The discussed ERPs allow for a detailed examination of the cerebral responses associated with self-awareness, offering a better understanding of how the cognitive system responds to internal and external stimuli [50]. Through an integrative approach, individuals can cultivate present-moment awareness when working with clinicians holistically. Mindfulness practices in conjunction with attentional orientation observed through the proposed ERPs can be devised to address both dissociation and AD/HD, thereby expanding treatment options.

Future Directions

Scientific studies on attentional orientation and dissociation provide an entry point in visual consciousness research [137]. While off-task states were previously associated with internally directed processes such as spontaneous recollections, irrelevant stimuli, such as external noise, can also induce immersive mind-wandering imageries [140]. In addition to mind-wandering, maladaptive daydreaming has often been overlooked as a clinical condition that can impair daily functioning. Hence, this research warrants a comprehensive, scientific, and clinical focus [9].

Previously, Eimer and Kiss [141] observed the influence of task requirements on attentional capture by salient visual objects. Although they did not directly address momentary dissociation, they emphasized the importance of cognitive processes and attentional regulation directed toward understanding dissociative alterations. However, multimodal research is needed to examine cerebral integrations. Moreover, extreme dissociative absorption may interact with the disintegration and splitting of awareness comorbid with the psychopathology of anxiety, depression, distress, obsessive-compulsive, and psychoticism symptoms [6]. How these mental processes further shape dissociative traits may be an important implication for dissociation and related disorders.
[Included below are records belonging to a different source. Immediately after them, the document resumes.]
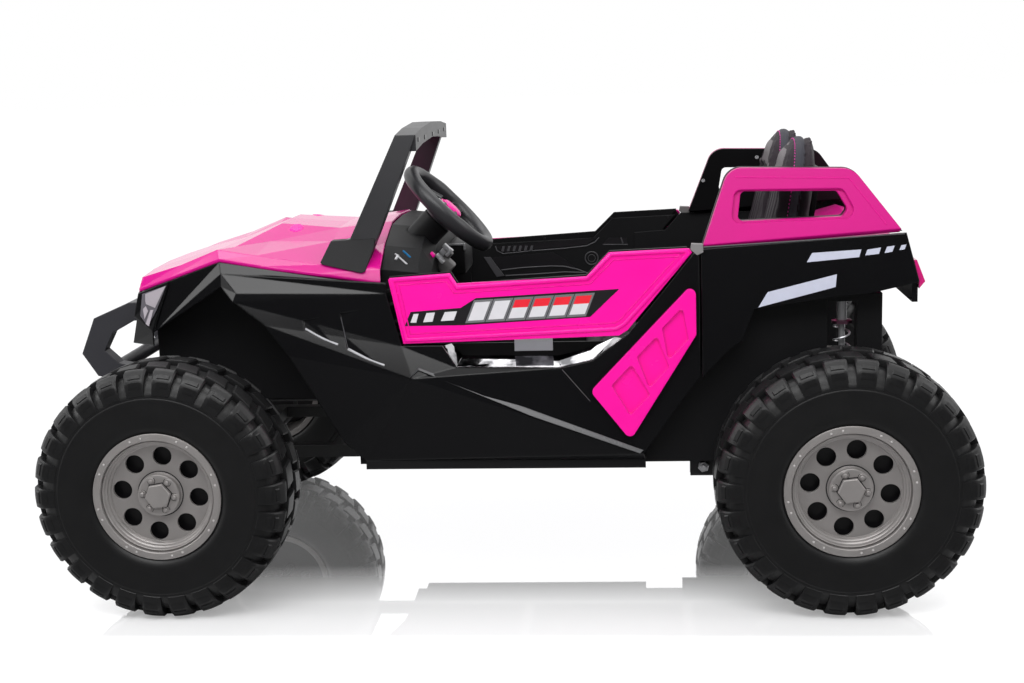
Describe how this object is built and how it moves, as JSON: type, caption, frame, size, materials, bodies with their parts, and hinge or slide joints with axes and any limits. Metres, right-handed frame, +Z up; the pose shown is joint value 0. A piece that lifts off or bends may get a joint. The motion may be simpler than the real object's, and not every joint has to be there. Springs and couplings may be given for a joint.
{
  "type": "ride-on dune buggy",
  "caption": "Children's ride-on dune buggy: faceted plastic body on a steel frame, two seats, hinged doors, balloon tyres, steering that turns the front wheels.",
  "frame": {"origin": "on the floor under the middle of the wheelbase, midway between the left and right wheels", "axes": "+X forward, +Y to the left, +Z up"},
  "size_m": [1.45, 0.9, 0.7408],
  "materials": {
    "pink_plastic": "satin gloss",
    "black_gloss_plastic": "gloss",
    "black_matte_plastic": "fine grain",
    "clear_lens": "clear moulded",
    "red_lens": "clear red",
    "tyre_rubber": "moulded rubber",
    "rim_grey": "titanium grey paint",
    "chrome_trim": "bright plated",
    "seat_leather": "grained leatherette",
    "black_steel": "powder coat",
    "bright_steel": "zinc plated"
  },
  "bodies": {
    "chassis": {"battery": "black_matte_plastic", "chassis_frame": "black_steel", "dashboard": "black_matte_plastic", "door_hinges": "black_steel", "floor_tub": "black_matte_plastic", "front_arch_left": "black_matte_plastic", "front_arch_right": "black_matte_plastic", "front_axle_beam": "black_steel", "front_bumper": "black_matte_plastic", "front_cross_members": "black_steel", "front_fascia": "black_gloss_plastic", "front_shocks": "bright_steel", "gear_motors": "black_matte_plastic", "headlight_left": "clear_lens", "headlight_right": "clear_lens", "hood": "pink_plastic", "rear_arch_liners": "black_matte_plastic", "rear_axle": "bright_steel", "rear_deck": "pink_plastic", "rear_pivot_brackets": "black_steel", "rear_shocks": "bright_steel", "rear_side_panel_left": "black_gloss_plastic", "rear_side_panel_right": "black_gloss_plastic", "rear_swing_arm": "black_steel", "rear_towers": "black_matte_plastic", "roll_frame_backings": "black_matte_plastic", "roll_frame_left": "pink_plastic", "roll_frame_right": "pink_plastic", "seat_back_left": "seat_leather", "seat_back_right": "seat_leather", "seat_base": "black_matte_plastic", "seat_cushion_left": "seat_leather", "seat_cushion_right": "seat_leather", "side_inserts": "pink_plastic", "side_pod_left": "black_gloss_plastic", "side_pod_right": "black_gloss_plastic", "sill_strips": "black_matte_plastic", "steering_column": "black_matte_plastic", "step_trims": "chrome_trim", "tail_lamps": "red_lens", "tail_panel": "black_matte_plastic", "windshield_frame": "black_matte_plastic"},
    "knuckle_left": {"knuckle_left": "black_steel"},
    "knuckle_right": {"knuckle_right": "black_steel"},
    "wheel_front_left": {"rim_front_left": "rim_grey", "tyre_front_left": "tyre_rubber"},
    "wheel_front_right": {"rim_front_right": "rim_grey", "tyre_front_right": "tyre_rubber"},
    "wheel_rear_left": {"rim_rear_left": "rim_grey", "tyre_rear_left": "tyre_rubber"},
    "wheel_rear_right": {"rim_rear_right": "rim_grey", "tyre_rear_right": "tyre_rubber"},
    "track_rod": {"track_rod": "black_steel"},
    "steering_wheel": {"steering_wheel": "black_matte_plastic", "wheel_badge": "pink_plastic"},
    "door_left": {"door_shell_left": "pink_plastic", "door_trim_left": "black_matte_plastic"},
    "door_right": {"door_shell_right": "pink_plastic", "door_trim_right": "black_matte_plastic"}
  },
  "joints": [
    {"name": "steer_left", "type": "hinge", "parent": "chassis", "child": "knuckle_left", "pos_m": [0.525, 0.262, 0.2], "axis": [0, 0, 1], "range_deg": [-22, 22]},
    {"name": "steer_right", "type": "hinge", "parent": "chassis", "child": "knuckle_right", "pos_m": [0.525, -0.262, 0.2], "axis": [0, 0, 1], "range_deg": [-22, 22]},
    {"name": "wheel_front_left_spin", "type": "hinge", "parent": "knuckle_left", "child": "wheel_front_left", "pos_m": [0.525, 0.375, 0.2], "axis": [0, 1, 0], "continuous": true},
    {"name": "wheel_front_right_spin", "type": "hinge", "parent": "knuckle_right", "child": "wheel_front_right", "pos_m": [0.525, -0.375, 0.2], "axis": [0, 1, 0], "continuous": true},
    {"name": "wheel_rear_left_spin", "type": "hinge", "parent": "chassis", "child": "wheel_rear_left", "pos_m": [-0.525, 0.375, 0.2], "axis": [0, 1, 0], "continuous": true},
    {"name": "wheel_rear_right_spin", "type": "hinge", "parent": "chassis", "child": "wheel_rear_right", "pos_m": [-0.525, -0.375, 0.2], "axis": [0, 1, 0], "continuous": true},
    {"name": "track_rod_swing", "type": "hinge", "parent": "knuckle_left", "child": "track_rod", "pos_m": [0.463, 0.262, 0.172], "axis": [0, 0, 1], "range_deg": [-22, 22]},
    {"name": "steering_wheel_turn", "type": "hinge", "parent": "chassis", "child": "steering_wheel", "pos_m": [0.0966, 0.13, 0.6028], "axis": [-0.7071, 0, 0.7071], "range_deg": [-66, 66]},
    {"name": "door_left_hinge", "type": "hinge", "parent": "chassis", "child": "door_left", "pos_m": [0.15837, 0.29752, 0.45843], "axis": [-0.2124, 0.1208, -0.9697], "range_deg": [0, 60]},
    {"name": "door_right_hinge", "type": "hinge", "parent": "chassis", "child": "door_right", "pos_m": [0.15837, -0.29752, 0.45843], "axis": [0.2124, 0.1208, 0.9697], "range_deg": [0, 60]}
  ],
  "couplings": [
    {"joint": "steer_right", "follows": "steer_left", "ratio": 1},
    {"joint": "steering_wheel_turn", "follows": "steer_left", "ratio": 3},
    {"joint": "track_rod_swing", "follows": "steer_left", "ratio": -1}
  ]
}
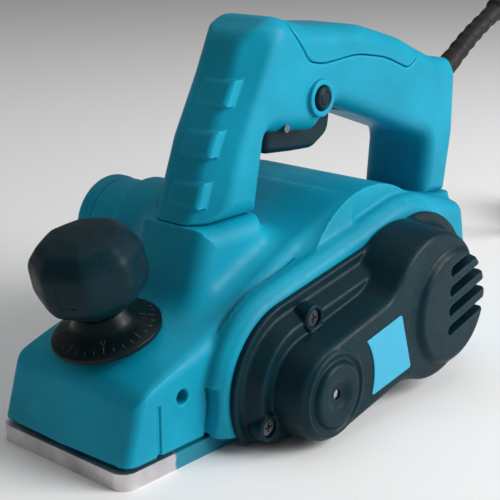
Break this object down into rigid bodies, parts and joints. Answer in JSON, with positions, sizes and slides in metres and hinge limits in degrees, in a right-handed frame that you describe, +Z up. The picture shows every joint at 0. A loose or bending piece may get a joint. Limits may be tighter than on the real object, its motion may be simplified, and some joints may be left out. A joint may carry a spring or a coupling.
{
  "type": "electric hand planer",
  "caption": "Corded electric hand planer with a D-shaped rear handle, side belt cover, front depth knob over a sliding shoe, and a spinning cutter drum.",
  "frame": {"origin": "middle of the footprint box of the machine without its cord, on the plane the sole rests on", "axes": "-X toward the nose and depth knob, +X toward the rear of the handle and the cord, -Y toward the belt cover, +Y toward the chip outlet, +Z up from the sole"},
  "size_m": [0.582, 0.155, 0.1873],
  "materials": {
    "housing_plastic": "glass-filled moulded, satin teal",
    "handle_insert_plastic": "fine grained",
    "cover_plastic": "fine grained, dark",
    "scale_plastic": "satin black",
    "sole_aluminium": "cast and ground",
    "drum_aluminium": "turned",
    "steel": "turned",
    "blade_steel": "ground edge",
    "laminated_iron": "laminated, varnished",
    "copper": "enamelled copper windings and bars",
    "carbon": "pressed carbon",
    "fan_plastic": "moulded",
    "chute_plastic": "moulded",
    "belt_rubber": "moulded",
    "cord_rubber": "moulded"
  },
  "bodies": {
    "planer_body": {"main_housing": "housing_plastic", "handle_shell": "housing_plastic", "handle_cover": "handle_insert_plastic", "belt_cover": "cover_plastic", "brush_holders": "scale_plastic", "base_frame": "sole_aluminium", "bearing_bracket": "sole_aluminium", "adjuster_spring": "steel", "drum_bearings": "steel", "motor_bearings": "steel", "trigger_pin": "steel", "cover_screws": "steel", "brush_springs": "steel", "stator_core": "laminated_iron", "field_coils": "copper", "carbon_brushes": "carbon", "switch_body": "fan_plastic", "chip_chute": "chute_plastic", "drive_belt": "belt_rubber", "power_cord": "cord_rubber", "cord_coil": "cord_rubber", "cord_guard": "cord_rubber", "mains_plug": "cord_rubber"},
    "depth_adjuster": {"depth_knob": "cover_plastic", "depth_scale": "scale_plastic", "adjuster_bolt": "steel"},
    "sliding_shoe": {"front_shoe": "sole_aluminium"},
    "drum": {"cutter_drum": "drum_aluminium", "drum_shaft": "steel", "cutter_blades": "blade_steel", "blade_clamps": "steel", "blade_screws": "steel", "drum_pulley": "steel", "pulley_nut": "steel"},
    "armature": {"armature_shaft": "steel", "armature_core": "laminated_iron", "commutator": "copper", "cooling_fan": "fan_plastic", "motor_pulley": "steel"},
    "trigger_lever": {"trigger": "cover_plastic"},
    "lock_off": {"lock_button": "cover_plastic"}
  },
  "joints": [
    {"name": "knob_turn", "type": "hinge", "parent": "planer_body", "child": "depth_adjuster", "pos_m": [-0.10467, 0.0055, 0.054], "axis": [-0.2756, 0, 0.9613], "range_deg": [0, 270]},
    {"name": "shoe_depth", "type": "slide", "parent": "planer_body", "child": "sliding_shoe", "axis": [-0.2756, 0, 0.9613], "range_m": [0, 0.0015]},
    {"name": "drum_spin", "type": "hinge", "parent": "planer_body", "child": "drum", "pos_m": [-0.03867, 0.0055, 0.0252], "axis": [0, 1, 0], "continuous": true},
    {"name": "motor_spin", "type": "hinge", "parent": "planer_body", "child": "armature", "pos_m": [0.03633, 0.0055, 0.048], "axis": [0, 1, 0], "continuous": true},
    {"name": "trigger_squeeze", "type": "hinge", "parent": "planer_body", "child": "trigger_lever", "pos_m": [-0.00667, 0.0035, 0.135], "axis": [0, -1, 0], "range_deg": [0, 7], "stiffness_Nm_per_rad": 0.3, "springref_deg": -17.19},
    {"name": "lock_press", "type": "slide", "parent": "planer_body", "child": "lock_off", "axis": [0, 1, 0], "range_m": [0, 0.0035], "stiffness_N_per_m": 300, "springref_m": -0.003}
  ],
  "couplings": [
    {"joint": "knob_turn", "follows": "shoe_depth", "rad_per_m": 3141},
    {"joint": "motor_spin", "follows": "drum_spin", "ratio": 2}
  ]
}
Independent of visual imagery, rare auditory imagery may be more prevalent in females than in males, who experience more immersive visual imagery during daydreaming [142,143]. However, research is needed to verify the relevance of these findings. Thus far, the electrical signatures of daydreaming and attentional orientation reported in this review may help predict the underlying mechanisms of momentary dissociation in the sensory cortex. In this context, daydreamers do not experience delusions, thinking disorders, or limited emotional expression [6]. Instead, they may occasionally report audiovisual alterations [2,17,144–146] and their fantastical thoughts may be complex, creative, and willful, similar to dissociative disorders [6].


By understanding the P3, PD, and MMN interactions, we may be able to integrate into the inner worlds of daydreamers to better understand dissociative characteristics. While the mind naturally wanders [98], active PD suppression can inhibit and disengage visual attention [106] from conscious cue awareness during N2pc activation in the visual cortex [120]. The associated distractor positivity ERP sheds light on the termination of attention [106]. Furthermore, attentional deficits found in daydreaming and mind-wandering comorbid with dissociation [8–10] correlate with a reduction in P3 amplitude [99,100]. Finally, auditory and visual mismatch negativity and the associated N1 suppression interact with the sensory cortex, specifically, the audiovisual cortex [83,127]. Moreover, the sensory cortex shares neural correlates with mental imagery and perception [56]. Mindfulness studies highlight how the brain can reflexively prioritize sensory input for conscious awareness, potentially mitigating maladaptive daydreaming [51,58]. All of these components in combination can evoke spontaneous self-awareness along with audiovisual imagery, as evident in the daydreaming literature.